Start early at Pergamonmuseum on Museum Island if you want the best shot at a calmer visit; by mid-morning it gets busier fast, especially in summer. Plan about 1.5–2 hours here, and budget roughly €14–19 depending on ticket type. Since you’re already in Mitte, the easiest move is to arrive by U-Bahn/S-Bahn to Hackescher Markt, Friedrichstraße, or Museumsinsel and walk the last few minutes across the Spree — it’s all very compact, and the island itself is worth taking in before you even enter. Then continue straight into Neues Museum, where the Nefertiti bust is the star, but the prehistory and Egyptian galleries are just as good if you enjoy seeing Berlin’s museum collections in context. Give yourselves about 1.5 hours here so you don’t rush through the upper floors.
For a break, head to Café im Bode-Museum on the island — it’s the easiest no-fuss lunch stop without losing the rhythm of the day. Think sandwiches, salads, cakes, and proper coffee, with an average spend around €15–25 per person depending on whether you do lunch or just a long coffee pause. If the weather is nice, grab a seat outside or near a window and just let the museum day slow down a bit; this is one of those places where the setting matters as much as the food, and it’s a good reset before the walking portion.
After lunch, do the Bebelplatz and Unter den Linden walk — an easy, scenic stretch that gives you the “old Berlin” feeling without any real effort. Walk past the State Opera, the universities, and the formal facades that make Mitte feel grand rather than gritty; it’s about an hour if you go steadily, but in practice you’ll probably stop for photos and people-watching. This is the right time to leave room for wandering, a detour into a side street, or even a quick coffee if you get distracted, which in Berlin is usually the best way to travel anyway.
For dinner, book Clärchens Ballhaus if you can — it’s one of those Berlin institutions that still feels alive rather than staged, with a slightly faded charm that works perfectly for a first night out. Expect around €25–45 per person for dinner and drinks, and allow 1.5–2 hours if you want to eat properly before heading on. From there, finish at Newton Bar, which is a polished, central cocktail spot that feels relaxed rather than over-the-top; it’s good for a final drink without forcing the night. Taxis and late-night public transport are both easy from here, and if you’re staying nearby in Mitte, you can usually just walk or take one short U-Bahn/S-Bahn hop home.
Start the day at Tempelhofer Feld, Berlin’s giant open-air playground on the old airport runway. It’s one of the best ways to feel the city in summer: rent bikes or just walk, skate, or sit with coffee and watch the city’s weirdest park unfold around you. Plan about 2 hours here, and go earlier if you want cooler temperatures and more space; by late morning it gets busier with locals picnicking and people cruising the long tarmac loops. There’s no real “ticket” cost for the park itself, but bike rental nearby usually runs around €10–20 for a few hours.
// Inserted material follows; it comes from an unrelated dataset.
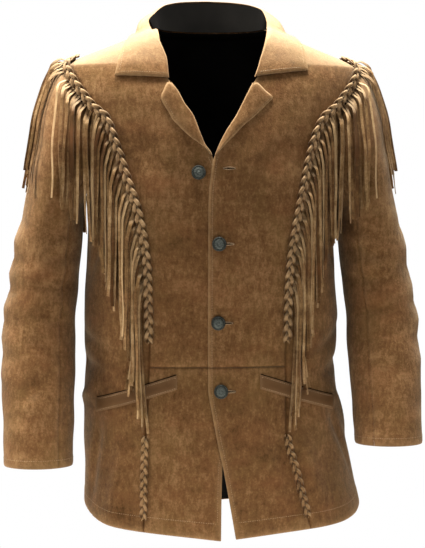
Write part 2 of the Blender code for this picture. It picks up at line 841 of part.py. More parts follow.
def make_braids():
    for side in SIDES:
        make_braid(f"braid_{side}", side, even_route(braid_route(side, UPPER_BRAID_END_Z), BRAID_STEP))
        low = [(SIDES[side] * princess(side, z), z) for z in spread(*LOWER_BRAID_Z, 16)]
        low = [(angle, level(z, angle)) for angle, z in low]
        make_braid(f"braid_low_{side}", side, even_route(low, BRAID_STEP))


def wobble(number, amount):
    """A fixed uneven value for a strand, from -amount to amount."""
    return amount * math.sin(12.9898 * number + 4.1) * math.cos(7.233 * number)


def strand_length(z, front):
    """Strands are longest down the chest and shorter again at the bottom of the braid."""
    if not front:
        return STRAND_BACK
    chest = STRAND_CHEST * smooth((-0.130 - z) / 0.080)
    return STRAND_FRONT + chest - STRAND_LOW * smooth((-0.400 - z) / 0.080)


def corner_shares(z):
    """Where a strand may bend: the ones from the shoulder bend more often, over the sleeve head."""
    if z > -0.115:
        return (0.05, 0.15, 0.40, 1.0)
    return (0.15, 0.45, 1.0) if z > -0.2 else (0.15, 1.0)


def cover(tree, point, normal):
    """How far the outermost wall stands above this point along the normal."""
    place = tree.ray_cast(point + normal * 0.06, -normal, 0.10)[0]
    return (place - point).dot(normal) if place else 0.0


def strand_start(tree, side, even, n, root, layer):
    """Which way strand n faces and spreads, and its first knot, where it bends down from the strip."""
    normal = torso_slopes(*even[n])[2]
    along, outer_way = travel(side, even, n)
    over_cap = smooth((root.z + 0.125) / 0.035)
    sideways = Vector((SIDES[side], 0, 0))
    facing = flat(flat(normal).lerp(sideways, over_cap))
    across = Vector((0, 0, 1)).cross(facing)
    if across.dot(along) < 0:
        across = -across
    sideways -= normal * sideways.dot(normal)
    outer_way = outer_way.lerp(sideways.normalized(), over_cap).normalized()
    spot = root + outer_way * (KNOT_OUT + 0.0085 * over_cap)
    spot.z -= KNOT_DOWN - 0.003 * over_cap
    need = 0.0
    for share, extra in (*((n / 10, 0.0) for n in range(1, 10)), (1.0, layer)):
        for slip in (-0.0035, 0.0, 0.0035):
            over = cover(tree, root.lerp(spot, share) + along * slip, normal)
            need = max(need, (over + (STRAND_CLEAR + 0.0020 * over_cap) * share + extra) / share)
    knot = spot + normal * need
    run = (knot - root).normalized()
    wide = normal.cross(run).normalized()
    if wide.dot(along) < 0:
        wide = -wide
    front = wide.cross(run).normalized()
    return facing, across, knot, wide, front if front.dot(normal) > 0 else -front


def hang(tree, knot, facing, across, length, sideways, layer, shares):
    """Centre points of one strand as it hangs: outside everything under it, and never back in."""
    fine = 40
    outs = []
    farthest = 0.0
    for n in range(1, fine + 1):
        drop = length * n / fine
        shift = -across * sideways * smooth(drop / 0.025)
        for edge in (-1.6, -0.8, 0.0, 0.8, 1.6):
            start = knot + shift + across * edge * STRAND_WIDTH + facing * RAY - Vector((0, 0, drop))
            place, normal, _, _ = tree.ray_cast(start, -facing, RAY + 0.06)
            if place:
                clear = STRAND_CLEAR / max(0.4, normal.dot(facing)) + layer
                farthest = max(farthest, (place - knot).dot(facing) + clear)
        outs.append(farthest)
    marks = [0, *[round(fine * share) for share in shares]]
    levels = [0.0, *[outs[k - 1] for k in marks[1:]]]
    for a in range(len(marks) - 1):
        for k in range(marks[a] + 1, marks[a + 1]):
            t = (k - marks[a]) / (marks[a + 1] - marks[a])
            short = outs[k - 1] - (levels[a] * (1 - t) + levels[a + 1] * t)
            if short > 0:
                levels[a + 1] += short / max(t, 0.3)
                if a > 0:
                    levels[a] += short * 0.5
    points = []
    for k, out in zip(marks[1:], levels[1:]):
        drop = length * k / fine
        shift = -across * sideways * smooth(drop / 0.025)
        points.append(knot + shift + facing * out - Vector((0, 0, drop)))
    return points


def side_shifts(side, even, turn_back):
    """How far each strand swings outwards, so that strands from the steep seam lie beside each other."""
    count = len(even) - 1
    shifts = [0.0] * count
    shifts[-1] = 0.002
    for n in range(count - 2, turn_back, -1):
        ahead = torso(*even[n + 1]) - torso(*even[n])
        normal = torso_slopes(*even[n])[2]
        step = ahead.dot(flat(ahead - normal * ahead.dot(normal)))
        wanted = LEAST_SPACING if step < LEAST_SPACING else min(step, CLEAR_SPACING)
        shifts[n] = max(0.0, shifts[n + 1] + wanted - step)
    return [shift * smooth((-0.100 - z) / 0.050) for shift, (_, z) in zip(shifts, even)]


def strand_ring(mesh, centre, wide, front):
    """Three corners of a strand: flat behind, with a low ridge in front."""
    half = wide * STRAND_WIDTH / 2
    return [mesh.verts.new(p) for p in (centre - half, centre + half, centre + front * STRAND_THICK)]


def strip_corners(tree, side, even, n):
    """Four corners of the backing strip at point n, just clear of whatever lies under it."""
    near = BRAID_WIDTH / 2 + STRIP_GAP
    far = near + STRIP_WIDTH
    normal = torso_slopes(*even[n])[2]
    along = travel(side, even, n)[0]
    height = max(
        cover(tree, beside(side, even, n, off, 0.0) + along * STRAND_PITCH * slip, normal)
        for off in (near, (near + far) / 2, far, far + 0.003)
        for slip in (-1.0, -0.5, 0.0, 0.5, 1.0)
    )
    tip = STRIP_TIP_LIFT * smooth((even[n][1] + 0.085) / 0.020)
    spots = [beside(side, even, n, off, max(0.0, height) + BRAID_LOW + tip) for off in (near, far)]
    lift = normal * STRIP_THICK
    return (spots[0] + lift, spots[0], spots[1], spots[1] + lift)


def join_strand(mesh, a, b, ring):
    """Faces between one step of the strip and the first ring of the strand that is cut from it."""
    for k in (0, 1, 3):
        mesh.faces.new((a[k], a[(k + 1) % 4], b[(k + 1) % 4], b[k]))
    for corner in ((a[3], a[2], ring[0]), (b[2], b[3], ring[1]), (b[3], a[3], ring[2])):
        mesh.faces.new(corner)
    mesh.faces.new((a[2], b[2], ring[1], ring[0]))
    mesh.faces.new((b[3], ring[2], ring[1]))
    mesh.faces.new((a[3], ring[0], ring[2]))


def make_fringe(side, even, tree):
    """A narrow strip along the outer edge of the braid, cut below into hanging strands."""
    mesh = bmesh.new()
    corners = [
        [mesh.verts.new(p) for p in strip_corners(tree, side, even, n)] for n in range(len(even))
    ]
    turn_back = min(range(len(even)), key=lambda n: abs(abs(even[n][0]) - 90.0))
    shifts = side_shifts(side, even, turn_back)
    for n in range(len(even) - 1):
        a, b = corners[n], corners[n + 1]
        root = (a[2].co + b[2].co) / 2
        length = strand_length(root.z, n >= turn_back) * (1 + wobble(n, STRAND_UNEVEN))
        layer = LAYER_STEP * (n % LAYERS)
        facing, across, knot, wide, front = strand_start(tree, side, even, n, root, layer)
        ring = strand_ring(mesh, knot, wide, front)
        join_strand(mesh, a, b, ring)
        shares = corner_shares(root.z)
        for centre in hang(tree, knot, facing, across, length, shifts[n], layer, shares):
            after = strand_ring(mesh, centre, across, facing)
            for k in range(3):
                mesh.faces.new((ring[k], ring[(k + 1) % 3], after[(k + 1) % 3], after[k]))
            ring = after
        mesh.faces.new(ring)
    mesh.faces.new(corners[0])
    mesh.faces.new(corners[-1])
    return lay(mesh, f"fringe_{side}", "fringe")


def make_fringes():
    kinds = ("front_", "back_", "sleeve_", "pocket_")
    tree = surface_tree([o.name for o in bpy.context.scene.objects if o.name.startswith(kinds)])
    for side in SIDES:
        make_fringe(side, even_route(braid_route(side, FRINGE_END_Z)[2:], STRAND_PITCH), tree)


def material(name, colour, roughness, metallic=0.0):
    made = bpy.data.materials.new(name)
    made.use_nodes = True
    shader = made.node_tree.nodes["Principled BSDF"]
    shader.inputs["Base Color"].default_value = (*colour, 1.0)
    shader.inputs["Roughness"].default_value = roughness
    shader.inputs["Metallic"].default_value = metallic
    return made


for leftover in list(bpy.data.objects):
    bpy.data.objects.remove(leftover)
MATERIALS = {
    "suede": material("suede", (0.30, 0.175, 0.085), 0.95),
    "fringe": material("fringe", (0.36, 0.22, 0.11), 0.92),
    "welt": material("pocket leather", (0.20, 0.11, 0.05), 0.75),
    "lining": material("lining", (0.010, 0.010, 0.010), 0.55),
    "metal": material("button metal", (0.085, 0.090, 0.085), 0.45, 0.8),
}
make_fronts()
make_back()
make_lining()
make_sleeves()
make_collar()
make_stand()
make_lapels()
make_pockets()
make_buttons()
make_braids()
make_fringes()
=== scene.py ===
"""The looks of a hollow suede western jacket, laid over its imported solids.

Metres, +Z up, in the part's own frame. The jacket faces -Y, its own left side is at +X, and the origin lies
midway between the two points where the shoulder seams meet the neck. Angles go round the torso in degrees:
0 is the centre front, 90 the left side, 180 the centre back and -90 the right side.
"""

import math
from functools import lru_cache

import bmesh
import bpy
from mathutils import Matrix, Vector
from mathutils.bvhtree import BVHTree


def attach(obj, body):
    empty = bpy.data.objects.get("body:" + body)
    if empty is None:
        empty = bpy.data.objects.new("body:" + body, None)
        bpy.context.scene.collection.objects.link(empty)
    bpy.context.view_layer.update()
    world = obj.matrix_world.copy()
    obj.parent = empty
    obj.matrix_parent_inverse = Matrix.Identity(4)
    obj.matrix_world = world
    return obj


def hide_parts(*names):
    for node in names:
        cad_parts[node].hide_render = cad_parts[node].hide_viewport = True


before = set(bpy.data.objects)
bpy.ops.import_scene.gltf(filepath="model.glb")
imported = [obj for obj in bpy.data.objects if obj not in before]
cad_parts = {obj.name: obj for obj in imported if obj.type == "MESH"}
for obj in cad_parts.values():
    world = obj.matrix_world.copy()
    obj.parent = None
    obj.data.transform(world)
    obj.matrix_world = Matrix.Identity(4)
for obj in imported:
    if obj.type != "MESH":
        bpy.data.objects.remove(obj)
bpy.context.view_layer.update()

# Cloth
SUEDE = 0.0020
LINING = 0.0008
SEAM_GAP = 0.0003
LAID_GAP = 0.0007
UNDERLAP = 0.0028
LINING_DEPTH = 0.0048
LINING_INSET = 3.0
SEAM_DIP = 0.0011
DEEPEST_DIP = -1.3 * SEAM_DIP
SEAM_UNDER = 0.0009
SEAM_SPREAD = 0.0020
TURN_UP = 0.0006
HEM_BAND = 0.024
CUFF_BAND = 0.012
EDGE_BAND = 0.006

# How finely the cloth is laid out
STEP = 0.0062
EDGE_INSETS = (0.0012, 0.0026, 0.0045)
NARROW = 0.030

# Lengths down from the origin
SHOULDER_TIP_Z = -0.062
SIDE_TOP_Z = -0.122
BRAIDED_SEAM_TOP_Z = -0.114
YOKE_END_Z = -0.193
WAIST_Z = -0.528
SKIRT_Z = -0.620
HEM_ROW = -0.780

# Armhole, as an ellipse on the torso surface
ARMHOLE_Z = -0.165
ARMHOLE_RISE = 0.103
ARMHOLE_FRONT = 34.0
ARMHOLE_BACK = 32.0
ARMHOLE_SEAM = 0.7
ARMHOLE_SEAM_OUT = 0.0014

# Sleeves
SLEEVE_WALL = 0.0018
SLEEVE_SIDES = 100
CAP_ROWS = 20
SLEEVE_LAP = 0.0025
SLEEVE_TOP_Z = -0.285
SLEEVE_SECOND_Z = -0.300
CAP_LEAVE = 0.75
CAP_ARRIVE = 0.85
CAP_SWELL = 0.7
CUFF_Z = {"left": -0.655, "right": -0.682}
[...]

After that, make your way into Kreuzberg for lunch. The easiest route is the U8 or U2/U1 on BVG, which takes roughly 15–25 minutes and costs about €3.20 with a single ticket, though an Uber/Bolt is an easy fallback if you’re tired or carrying stuff. Aim for Markthalle Neun around lunch time: it’s lively without feeling overly polished, and the food stalls give a group plenty of choices, from German classics to excellent street-food-style plates. Budget around €15–25 each, and give yourselves 1–1.5 hours so you can actually sit, eat, and wander a bit instead of rushing through.
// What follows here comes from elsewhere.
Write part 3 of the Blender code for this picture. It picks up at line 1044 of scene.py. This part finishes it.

From Markthalle Neun, it’s a relaxed walk over to Görlitzer Park for a lazy post-lunch stretch. This isn’t a “sights” stop so much as a proper Berlin pause: people hanging out on the lawns, playing music, tossing a frisbee, and easing into the afternoon. Give it 45–60 minutes, and keep things casual—this is best as a stroll, not a schedule-heavy visit. If you want a coffee or cold drink before dinner, this is also a good time to peel off into the side streets around Wrangelkiez and just wander a little.
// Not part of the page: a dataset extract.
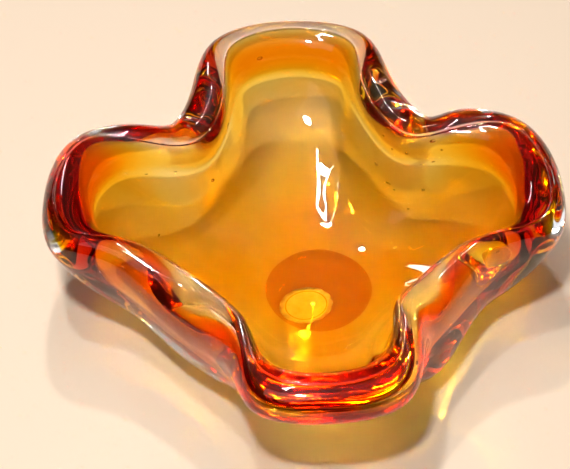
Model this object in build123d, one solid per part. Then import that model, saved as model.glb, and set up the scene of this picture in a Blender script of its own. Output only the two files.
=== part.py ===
from build123d import *
import math
import os
from collections import namedtuple

# Hot-worked, cased glass bowl with four lobes. A thick clear gather surrounds an amber
# one; the rim was pressed inward at four places while soft, which left four lobes.
# Origin: centre of the ground base ring on the table plane. +Z up, +Y to the back lobe.
# Millimetres.

os.makedirs("parts", exist_ok=True)

# ---- base ----
BASE_RING_RADIUS = 48.0      # outer edge of the flat ground ring
RECESS_RADIUS = 24.0         # polished pontil recess at its mouth
RECESS_DEPTH = 2.6
FLOOR_DISC_RADIUS = 12.0     # level middle of the inside floor
AMBER_DISC_RADIUS = 16.0     # level middle of the amber layer's underside

# ---- rim ----
RIM_CENTRE = (-6.7, 1.1)     # the worked rim sits a little off the base ring
RIM_ROLL_HEIGHT = 11.0       # crest above the widest line of the rounded rim
LOBE_THICKNESS = 22.0        # rounded rim at a lobe's tip

# Lobe: azimuth of its axis, reach from the rim's centre, outside half widths clockwise and
# counter-clockwise of the axis, inside half width, crest height, how full it is under its
# flanks, how upright its wall is under the tip (0 flared, 1 upright), and the amber's share
# of the rounded rim's thickness at the tip.
LOBES = [
    (7.5, 110.5, 38.5, 48.0, 28.0, 70.0, 0.60, 0.60, 0.68),     # right
    (94.5, 110.0, 46.0, 46.5, 27.5, 69.5, 0.30, 0.15, 0.50),    # back
    (177.0, 110.5, 42.5, 40.0, 25.0, 70.0, 0.60, 0.60, 0.74),   # left
    (277.0, 108.0, 42.0, 42.0, 29.5, 70.0, 0.15, 0.00, 0.55),   # front
]
# Pinch after each lobe: azimuth, outside and inside distance from the rim's centre, crest
# height, and the radius of the round lower body under it.
PINCHES = [
    (47.0, 79.0, 56.0, 63.5, 69.0),
    (139.0, 79.0, 55.0, 63.5, 72.0),
    (226.5, 77.0, 54.0, 64.0, 75.5),
    (319.0, 78.0, 56.5, 64.0, 77.0),
]
LOBE_END_ANGLES = (-90.0, -45.0, 0.0, 45.0, 90.0)   # stations round a lobe's rounded end
LOBE_SHARE = {0.0: 1.0, 45.0: 0.93, 90.0: 0.18}     # how fully a station follows the lobe's outline
CREST_SHARE = {0.0: 1.0, 45.0: 0.98, 90.0: 0.75}    # and how nearly its crest is as high as the lobe's
AMBER_LOBE_SHARE = {0.0: 1.0, 45.0: 0.75, 90.0: 0.0}    # and its amber as thick as the lobe's
AMBER_SHARE_AT_PINCH = 0.20
OUTER_END_LENGTH = 0.88      # outside rounding, length to half width
END_SQUARENESS = 0.82        # 1 rounds a lobe's end as an ellipse, less squares it off

# Wall outlines as (share of the way from the base or floor out to the rim, height), for a wall
# whose widest line stands at the reference height. The outside has a flared lobe, an upright lobe,
# a pinch, and how far the wall has left the round lower body for the pressed rim; the inside and
# the amber's underside have a lobe and a pinch. Shares above 1 undercut the rounded rim.
REFERENCE_HEIGHT = {"lobe": 59.0, "pinch": 52.5}
OUTER_WALL = [
    ((0.00, 0.0), (0.00, 0.0), (0.00, 0.0), 0.0),
    ((0.15, 3.6), (0.16, 3.6), (0.31, 3.6), 0.0),
    ((0.35, 12.0), (0.43, 11.0), (0.67, 11.0), 0.1),
    ((0.58, 26.0), (0.71, 23.0), (0.91, 22.0), 0.3),
    ((0.77, 40.0), (0.885, 36.0), (0.98, 33.0), 0.6),
    ((0.91, 50.5), (0.965, 48.0), (0.99, 44.0), 0.9),
]
INNER_WALL = [
    ((0.00, 16.0), (0.00, 16.0)),
    ((0.08, 16.15), (0.10, 16.15)),
    ((0.22, 17.0), (0.27, 16.9)),
    ((0.42, 20.8), (0.56, 19.5)),
    ((0.62, 27.2), (0.80, 25.5)),
    ((0.80, 35.0), (0.92, 33.0)),
    ((0.92, 42.2), (0.98, 39.5)),
    ((0.985, 47.2), (1.018, 43.0)),
    ((1.013, 49.8), (1.035, 45.0)),
    ((1.018, 52.0), (1.030, 47.0)),
    ((1.007, 55.3), (1.010, 49.8)),
]
AMBER_UNDERSIDE = [
    ((0.00, 12.5), (0.00, 12.5)),
    ((0.08, 12.65), (0.10, 12.65)),
    ((0.22, 13.9), (0.25, 13.4)),
    ((0.44, 20.6), (0.52, 17.0)),
    ((0.61, 28.2), (0.74, 22.3)),
    ((0.76, 36.6), (0.87, 28.5)),
    ((0.86, 43.2), (0.93, 35.0)),
    ((0.93, 49.2), (0.97, 40.6)),
    ((0.98, 54.5), (0.99, 46.3)),
]
ROLL_ANGLES = (0, 30, 60, 90, 120, 150, 180)    # round the rim, from its outermost line over the crest
AMBER_LIP_RISES = (0.0, 6.0, 12.0)              # rings of the amber's outer face above the widest line
LIP_TOP = 84.0                                  # height of the plane that closes it, above the glass
AMBER_SEAM_STATION = 12                         # half way round from the envelope's seam

# ---- label ----
LABEL_SIZE = (24.5, 20.0)
LABEL_CENTRE = (-5.8, -8.9)
LABEL_THICKNESS = 0.16
LABEL_SCALLOPS = 13
LABEL_SCALLOP_DEPTH = 0.9
LABEL_TURN = 20.0            # degrees about +Z

Station = namedtuple("Station", "share upright crest outer inner body azimuth amber_share")


def polar(radius, azimuth_deg):
    a = math.radians(azimuth_deg)
    return (radius * math.cos(a), radius * math.sin(a))


def between(a, b, share):
    return tuple(p + share * (q - p) for p, q in zip(a, b))


def azimuth_of(point):
    return math.degrees(math.atan2(point[1], point[0]))


def lobe_end_point(azimuth, reach, half_width, length, angle):
    """A point on the rounded end of a lobe."""
    c, d = math.cos(math.radians(angle)), math.sin(math.radians(angle))
    along = reach - length + length * c**END_SQUARENESS
    aside = half_width * math.copysign(abs(d) ** END_SQUARENESS, d)
    ax, ay = polar(1.0, azimuth)
    return (along * ax - aside * ay + RIM_CENTRE[0], along * ay + aside * ax + RIM_CENTRE[1])


def lobe_station(lobe, pinch, angle):
    azimuth, reach, half_cw, half_ccw, inner_half, lobe_crest, fullness, upright, amber = lobe
    pinch_crest, body_radius = pinch[3:]
    outer_length = OUTER_END_LENGTH * (half_cw + half_ccw) / 2
    outer = lobe_end_point(azimuth, reach, half_cw if angle < 0 else half_ccw, outer_length, angle)
    inner = lobe_end_point(azimuth, reach - LOBE_THICKNESS, inner_half, inner_half, angle)
    share = LOBE_SHARE[abs(angle)]
    body = between(polar(body_radius, azimuth_of(outer)), outer, fullness if abs(angle) == 90 else share)
    crest = pinch_crest + CREST_SHARE[abs(angle)] * (lobe_crest - pinch_crest)
    amber_share = AMBER_SHARE_AT_PINCH + AMBER_LOBE_SHARE[abs(angle)] * (amber - AMBER_SHARE_AT_PINCH)
    return Station(share, upright, crest, outer, inner, body, azimuth_of(outer), amber_share)


def pinch_station(pinch):
    azimuth, outside, inside, crest, body_radius = pinch
    outer, inner = (
        tuple(p + c for p, c in zip(polar(radius, azimuth), RIM_CENTRE)) for radius in (outside, inside)
    )
    body = polar(body_radius, azimuth_of(outer))
    return Station(0.0, 0.0, crest, outer, inner, body, azimuth_of(outer), AMBER_SHARE_AT_PINCH)


def make_stations():
    """Stations counter-clockwise round the bowl: five round each lobe's end, then the pinch after it."""
    stations = []
    for i, lobe in enumerate(LOBES):
        for angle in LOBE_END_ANGLES:
            stations.append(lobe_station(lobe, PINCHES[i if angle > 0 else i - 1], angle))
        stations.append(pinch_station(PINCHES[i]))
    return stations


STATIONS = make_stations()


def wall_point(station, lobe_outline, pinch_outline, start_radius, target):
    """A wall point at a station, on the way from a circle of the start radius out to the target."""
    along, height = between(pinch_outline, lobe_outline, station.share)
    reference = REFERENCE_HEIGHT["pinch"] * (1 - station.share) + REFERENCE_HEIGHT["lobe"] * station.share
    stretch = 1 + along**2 * ((station.crest - RIM_ROLL_HEIGHT) / reference - 1)
    start = polar(start_radius, station.azimuth)
    return (*between(start, target, along), height * stretch)


def outer_ring(row):
    flared, upright, pinch_outline, lean = row
    ring = []
    for s in STATIONS:
        lobe_outline = between(flared, upright, s.upright)
        target = between(s.body, s.outer, lean)
        ring.append(wall_point(s, lobe_outline, pinch_outline, BASE_RING_RADIUS, target))
    return ring


def inner_ring(row):
    return [wall_point(s, *row, FLOOR_DISC_RADIUS, s.inner) for s in STATIONS]


def amber_lip(station):
    """Plan point where the amber layer's outer face rises through the rounded rim."""
    return between(station.inner, station.outer, station.amber_share)


def amber_ring(row):
    return [wall_point(s, *row, AMBER_DISC_RADIUS, amber_lip(s)) for s in STATIONS]


def lip_ring(rise):
    """The amber's outer face inside the rounded rim, a rise above the rim's widest line."""
    return [(*amber_lip(s), s.crest - RIM_ROLL_HEIGHT + rise) for s in STATIONS]


def roll_ring(angle):
    """One ring of the rounded rim: 0 is its outermost line, 90 the crest, 180 the innermost."""
    t = math.radians(angle)
    ring = []
    for s in STATIONS:
        x, y = between(s.inner, s.outer, (1 + math.cos(t)) / 2)
        ring.append((x, y, s.crest - RIM_ROLL_HEIGHT + RIM_ROLL_HEIGHT * math.sin(t)))
    return ring


# Even steps round a lobe's end, shorter ones into and out of each pinch.
STEPS = [1.0, 1.0, 1.0, 1.0, 0.7, 0.7] * 4
PARAMETERS = [sum(STEPS[:i]) for i in range(len(STEPS) + 1)]


def ring_wire(points):
    return Wire([Edge.make_spline([Vector(*p) for p in points], periodic=True, parameters=PARAMETERS)])


def lofted(rings, start=0):
    """Solid through the rings; start is the station where its seam runs."""
    return Solid.make_loft([ring_wire(ring[start:] + ring[:start]) for ring in rings])


# ---- whole glass envelope: outside wall, rounded rim, inside wall ----
outer_rings = [outer_ring(row) for row in OUTER_WALL]
roll_rings = [roll_ring(angle) for angle in ROLL_ANGLES]
inner_rings = [inner_ring(row) for row in reversed(INNER_WALL)]
envelope = lofted(outer_rings + roll_rings + inner_rings)

# ---- everything above and inside the amber's outer face ----
amber_rings = [amber_ring(row) for row in AMBER_UNDERSIDE]
amber_lip_rings = [lip_ring(rise) for rise in AMBER_LIP_RISES]
amber_top_ring = [(*amber_lip(s), LIP_TOP) for s in STATIONS]
amber_side = lofted(amber_rings + amber_lip_rings + [amber_top_ring], AMBER_SEAM_STATION)

# ---- pontil recess: a shallow spherical hollow ----
recess_sphere_radius = (RECESS_RADIUS**2 + RECESS_DEPTH**2) / (2 * RECESS_DEPTH)
recess_ball = Pos(0, 0, RECESS_DEPTH - recess_sphere_radius) * Sphere(recess_sphere_radius)

amber_glass_layer = envelope & amber_side
clear_glass_casing = envelope - amber_side - recess_ball


# ---- paper label stuck to the recess, its outline a row of scallops round an oval ----
def oval_point(step, bulge=0.0):
    t = 2 * math.pi * step / LABEL_SCALLOPS
    return ((LABEL_SIZE[0] / 2 + bulge) * math.cos(t), (LABEL_SIZE[1] / 2 + bulge) * math.sin(t))


def scallop(i):
    start, end = oval_point(i, -LABEL_SCALLOP_DEPTH), oval_point(i + 1, -LABEL_SCALLOP_DEPTH)
    return ThreePointArc(start, oval_point(i + 0.5), end)


label_face = make_face(Wire([scallop(i) for i in range(LABEL_SCALLOPS)]))
label_prism = Pos(*LABEL_CENTRE, 0) * Rot(0, 0, LABEL_TURN) * extrude(label_face, 2 * RECESS_DEPTH)
base_label = (label_prism & recess_ball) - Pos(0, 0, -LABEL_THICKNESS) * recess_ball

NODES = {
    "amber_glass_layer": amber_glass_layer,
    "clear_glass_casing": clear_glass_casing,
    "base_label": base_label,
}
for name, node in NODES.items():
    node.label = name
    export_step(node, f"parts/{name}.step")
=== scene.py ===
import math
import random
from collections import namedtuple

import bpy
import numpy as np
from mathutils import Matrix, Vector
from mathutils.bvhtree import BVHTree


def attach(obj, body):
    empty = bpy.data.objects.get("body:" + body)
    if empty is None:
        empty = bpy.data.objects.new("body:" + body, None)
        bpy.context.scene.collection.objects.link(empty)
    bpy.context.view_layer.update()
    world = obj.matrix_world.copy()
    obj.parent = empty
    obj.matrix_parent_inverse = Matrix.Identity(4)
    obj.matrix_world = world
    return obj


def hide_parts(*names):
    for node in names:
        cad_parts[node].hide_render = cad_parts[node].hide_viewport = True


# Cased art glass bowl: an amber gather inside a clear one, four pressed lobes, a label in the pontil.
# The outline numbers are the CAD model's, in millimetres; everything is made in metres.

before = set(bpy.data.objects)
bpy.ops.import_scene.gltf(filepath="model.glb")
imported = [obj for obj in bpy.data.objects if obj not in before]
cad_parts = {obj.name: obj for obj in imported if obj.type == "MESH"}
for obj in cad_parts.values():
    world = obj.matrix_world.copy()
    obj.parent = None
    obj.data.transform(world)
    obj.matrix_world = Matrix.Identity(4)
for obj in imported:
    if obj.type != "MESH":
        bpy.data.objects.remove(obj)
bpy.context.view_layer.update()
MM = 0.001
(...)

Head east into Friedrichshain for dinner at Umspannwerk Ost, which works well for a group because the industrial setting feels distinctly Berlin and the room has enough energy to keep the night moving. Expect roughly €25–40 per person for dinner, depending on drinks and what you order, and plan 1.5–2 hours so nobody feels rushed before the late night ahead. From there, you’re in the right zone for the classic after-dark progression: a short ride or walk toward Berghain / Panorama Bar, but only go if you’re ready for a long, late night and a famously unpredictable door. Arrive late rather than early, dress simply, keep the group energy calm, and be prepared to pivot if the line or door doesn’t work out; if you get in, it’s usually a 4+ hour commitment, and that’s part of the experience.